__AIM OF THE TASK__. Write out the material below exactly, beginning at the line that contains "Vector(map(max, high, point))" and ending with its last line, both ends included; write nothing else.

__DATA EXTRACT__.
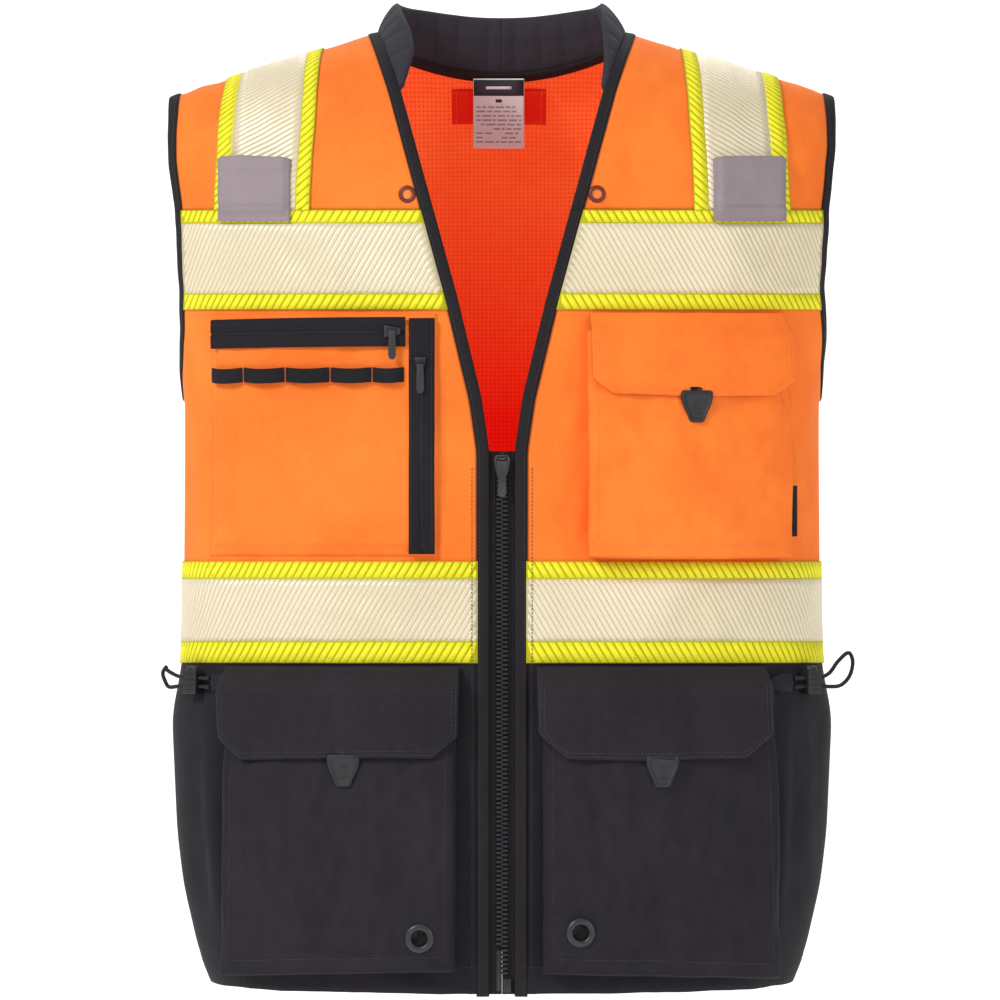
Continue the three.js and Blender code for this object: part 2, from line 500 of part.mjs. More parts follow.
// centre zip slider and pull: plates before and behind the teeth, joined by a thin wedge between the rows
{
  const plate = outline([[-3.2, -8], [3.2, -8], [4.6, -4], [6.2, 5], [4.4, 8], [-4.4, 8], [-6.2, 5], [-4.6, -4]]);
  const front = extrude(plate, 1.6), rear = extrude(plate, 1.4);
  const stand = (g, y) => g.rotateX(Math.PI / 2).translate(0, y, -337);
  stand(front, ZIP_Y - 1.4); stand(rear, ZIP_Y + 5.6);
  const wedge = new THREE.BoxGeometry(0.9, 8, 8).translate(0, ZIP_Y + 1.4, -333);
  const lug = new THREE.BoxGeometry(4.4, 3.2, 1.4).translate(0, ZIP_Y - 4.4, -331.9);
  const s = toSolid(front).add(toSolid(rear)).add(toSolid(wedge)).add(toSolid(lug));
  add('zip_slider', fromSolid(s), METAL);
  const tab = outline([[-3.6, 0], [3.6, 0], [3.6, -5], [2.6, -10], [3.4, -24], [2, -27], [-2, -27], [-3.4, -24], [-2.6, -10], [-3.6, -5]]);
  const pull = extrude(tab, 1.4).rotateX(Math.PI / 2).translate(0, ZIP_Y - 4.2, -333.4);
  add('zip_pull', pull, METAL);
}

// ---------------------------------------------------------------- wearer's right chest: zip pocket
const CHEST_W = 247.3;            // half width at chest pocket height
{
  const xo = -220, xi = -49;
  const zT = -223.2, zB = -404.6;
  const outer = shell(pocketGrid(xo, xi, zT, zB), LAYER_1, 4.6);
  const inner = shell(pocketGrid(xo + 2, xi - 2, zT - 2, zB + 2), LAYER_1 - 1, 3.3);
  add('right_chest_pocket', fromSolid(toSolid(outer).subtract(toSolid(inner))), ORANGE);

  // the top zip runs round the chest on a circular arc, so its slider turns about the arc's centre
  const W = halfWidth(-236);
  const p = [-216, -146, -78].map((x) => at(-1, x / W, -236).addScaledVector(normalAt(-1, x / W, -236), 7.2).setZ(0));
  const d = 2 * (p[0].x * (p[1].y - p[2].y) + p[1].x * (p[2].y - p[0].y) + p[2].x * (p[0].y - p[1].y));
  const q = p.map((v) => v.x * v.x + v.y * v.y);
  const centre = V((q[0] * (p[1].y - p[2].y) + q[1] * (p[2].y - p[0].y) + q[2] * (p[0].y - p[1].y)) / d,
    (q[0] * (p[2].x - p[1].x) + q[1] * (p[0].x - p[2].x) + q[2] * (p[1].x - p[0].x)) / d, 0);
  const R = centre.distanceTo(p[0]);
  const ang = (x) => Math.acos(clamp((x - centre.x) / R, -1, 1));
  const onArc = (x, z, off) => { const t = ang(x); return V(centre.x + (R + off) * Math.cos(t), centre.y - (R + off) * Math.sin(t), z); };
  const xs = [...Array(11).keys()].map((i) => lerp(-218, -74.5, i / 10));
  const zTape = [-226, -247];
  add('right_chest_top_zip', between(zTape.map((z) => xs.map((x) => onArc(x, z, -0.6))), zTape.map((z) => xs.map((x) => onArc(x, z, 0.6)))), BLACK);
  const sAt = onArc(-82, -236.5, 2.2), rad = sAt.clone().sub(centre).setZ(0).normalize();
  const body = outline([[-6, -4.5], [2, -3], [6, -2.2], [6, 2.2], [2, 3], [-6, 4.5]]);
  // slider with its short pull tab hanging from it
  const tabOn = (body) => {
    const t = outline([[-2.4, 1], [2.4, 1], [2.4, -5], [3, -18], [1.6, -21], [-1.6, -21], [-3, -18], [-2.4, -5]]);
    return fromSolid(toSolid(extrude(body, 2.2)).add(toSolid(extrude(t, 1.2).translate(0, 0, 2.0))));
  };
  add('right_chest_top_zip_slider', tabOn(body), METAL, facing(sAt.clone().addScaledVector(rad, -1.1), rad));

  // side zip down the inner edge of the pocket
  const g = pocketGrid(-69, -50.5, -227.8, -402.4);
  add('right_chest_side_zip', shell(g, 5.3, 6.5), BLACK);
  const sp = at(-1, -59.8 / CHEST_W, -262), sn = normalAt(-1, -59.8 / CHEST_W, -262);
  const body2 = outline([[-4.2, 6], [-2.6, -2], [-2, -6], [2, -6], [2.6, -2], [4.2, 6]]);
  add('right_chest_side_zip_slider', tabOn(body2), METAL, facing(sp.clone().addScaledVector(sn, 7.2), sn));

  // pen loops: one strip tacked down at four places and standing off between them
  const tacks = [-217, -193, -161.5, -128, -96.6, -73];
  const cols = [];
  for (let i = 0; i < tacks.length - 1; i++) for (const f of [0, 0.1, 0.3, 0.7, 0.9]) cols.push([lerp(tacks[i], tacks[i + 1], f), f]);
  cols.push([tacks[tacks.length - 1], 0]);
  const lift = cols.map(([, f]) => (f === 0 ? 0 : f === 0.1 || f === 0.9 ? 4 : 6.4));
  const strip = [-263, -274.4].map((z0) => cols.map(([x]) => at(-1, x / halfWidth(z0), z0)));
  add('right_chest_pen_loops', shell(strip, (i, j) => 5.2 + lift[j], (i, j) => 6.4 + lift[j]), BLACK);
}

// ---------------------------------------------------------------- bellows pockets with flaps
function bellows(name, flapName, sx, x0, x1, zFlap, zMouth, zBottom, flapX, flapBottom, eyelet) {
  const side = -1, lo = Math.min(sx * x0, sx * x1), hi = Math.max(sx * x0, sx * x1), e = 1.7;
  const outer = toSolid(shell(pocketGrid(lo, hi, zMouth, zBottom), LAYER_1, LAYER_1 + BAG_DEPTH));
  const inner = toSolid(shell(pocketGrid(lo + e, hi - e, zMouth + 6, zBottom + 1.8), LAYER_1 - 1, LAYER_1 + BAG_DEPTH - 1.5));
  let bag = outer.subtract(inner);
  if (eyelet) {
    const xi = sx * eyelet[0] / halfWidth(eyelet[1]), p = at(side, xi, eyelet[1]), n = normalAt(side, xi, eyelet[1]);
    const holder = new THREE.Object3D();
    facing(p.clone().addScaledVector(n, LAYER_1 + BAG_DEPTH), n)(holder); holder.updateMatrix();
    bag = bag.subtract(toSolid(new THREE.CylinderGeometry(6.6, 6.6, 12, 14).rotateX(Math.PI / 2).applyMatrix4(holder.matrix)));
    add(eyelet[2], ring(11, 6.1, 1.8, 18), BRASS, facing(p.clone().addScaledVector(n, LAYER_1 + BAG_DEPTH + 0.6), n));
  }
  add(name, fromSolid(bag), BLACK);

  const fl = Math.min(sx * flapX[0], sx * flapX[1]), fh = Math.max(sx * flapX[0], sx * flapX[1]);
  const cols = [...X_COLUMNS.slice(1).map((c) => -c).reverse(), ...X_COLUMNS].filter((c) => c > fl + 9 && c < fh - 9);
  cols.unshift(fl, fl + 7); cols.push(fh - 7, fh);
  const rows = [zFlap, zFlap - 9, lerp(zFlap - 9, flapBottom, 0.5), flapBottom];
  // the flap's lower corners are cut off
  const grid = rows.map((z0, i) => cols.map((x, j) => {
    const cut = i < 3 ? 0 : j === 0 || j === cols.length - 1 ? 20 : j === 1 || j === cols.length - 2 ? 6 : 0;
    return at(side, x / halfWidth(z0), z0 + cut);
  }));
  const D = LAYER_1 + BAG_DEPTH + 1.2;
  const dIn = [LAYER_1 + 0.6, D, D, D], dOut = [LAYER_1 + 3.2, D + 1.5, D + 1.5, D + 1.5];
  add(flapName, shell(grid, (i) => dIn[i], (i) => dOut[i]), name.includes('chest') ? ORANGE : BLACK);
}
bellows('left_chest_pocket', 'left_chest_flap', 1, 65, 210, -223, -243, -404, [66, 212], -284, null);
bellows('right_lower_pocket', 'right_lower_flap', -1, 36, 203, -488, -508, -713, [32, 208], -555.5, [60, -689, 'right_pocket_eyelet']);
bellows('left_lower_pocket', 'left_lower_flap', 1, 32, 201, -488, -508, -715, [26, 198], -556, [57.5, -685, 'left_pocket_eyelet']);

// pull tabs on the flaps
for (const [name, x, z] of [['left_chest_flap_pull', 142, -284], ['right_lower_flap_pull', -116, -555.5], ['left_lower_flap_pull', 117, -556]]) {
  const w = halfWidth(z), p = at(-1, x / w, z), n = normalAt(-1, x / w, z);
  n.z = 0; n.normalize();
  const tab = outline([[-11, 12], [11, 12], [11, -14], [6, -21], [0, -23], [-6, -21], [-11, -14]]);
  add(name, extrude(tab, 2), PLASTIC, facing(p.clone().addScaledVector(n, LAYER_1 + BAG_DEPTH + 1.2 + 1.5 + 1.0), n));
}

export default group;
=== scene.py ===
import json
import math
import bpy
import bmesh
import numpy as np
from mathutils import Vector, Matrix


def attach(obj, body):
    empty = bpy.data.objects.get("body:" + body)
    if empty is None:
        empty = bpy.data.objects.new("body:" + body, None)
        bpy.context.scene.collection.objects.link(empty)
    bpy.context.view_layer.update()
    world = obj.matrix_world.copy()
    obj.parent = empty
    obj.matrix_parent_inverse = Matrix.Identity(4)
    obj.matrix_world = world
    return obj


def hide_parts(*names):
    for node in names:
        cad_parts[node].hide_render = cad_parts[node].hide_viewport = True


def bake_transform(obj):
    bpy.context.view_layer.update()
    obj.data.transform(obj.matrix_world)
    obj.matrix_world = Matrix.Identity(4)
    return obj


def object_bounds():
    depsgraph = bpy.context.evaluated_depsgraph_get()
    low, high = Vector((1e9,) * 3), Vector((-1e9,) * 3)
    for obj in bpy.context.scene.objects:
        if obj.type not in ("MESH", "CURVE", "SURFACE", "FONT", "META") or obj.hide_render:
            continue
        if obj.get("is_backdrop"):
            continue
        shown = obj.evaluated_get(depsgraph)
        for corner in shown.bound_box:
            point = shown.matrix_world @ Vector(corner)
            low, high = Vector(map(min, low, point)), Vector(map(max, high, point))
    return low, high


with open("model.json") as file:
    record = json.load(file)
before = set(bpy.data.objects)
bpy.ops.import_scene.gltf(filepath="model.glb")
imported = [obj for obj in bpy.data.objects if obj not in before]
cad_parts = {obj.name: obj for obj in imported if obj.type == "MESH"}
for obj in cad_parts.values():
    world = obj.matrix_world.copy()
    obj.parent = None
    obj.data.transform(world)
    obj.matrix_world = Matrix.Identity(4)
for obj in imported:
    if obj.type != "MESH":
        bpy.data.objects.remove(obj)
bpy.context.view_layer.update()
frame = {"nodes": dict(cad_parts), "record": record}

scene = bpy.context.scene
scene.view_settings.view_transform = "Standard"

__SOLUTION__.
            low, high = Vector(map(min, low, point)), Vector(map(max, high, point))
    return low, high


with open("model.json") as file:
    record = json.load(file)
before = set(bpy.data.objects)
bpy.ops.import_scene.gltf(filepath="model.glb")
imported = [obj for obj in bpy.data.objects if obj not in before]
cad_parts = {obj.name: obj for obj in imported if obj.type == "MESH"}
for obj in cad_parts.values():
    world = obj.matrix_world.copy()
    obj.parent = None
    obj.data.transform(world)
    obj.matrix_world = Matrix.Identity(4)
for obj in imported:
    if obj.type != "MESH":
        bpy.data.objects.remove(obj)
bpy.context.view_layer.update()
frame = {"nodes": dict(cad_parts), "record": record}

scene = bpy.context.scene
scene.view_settings.view_transform = "Standard"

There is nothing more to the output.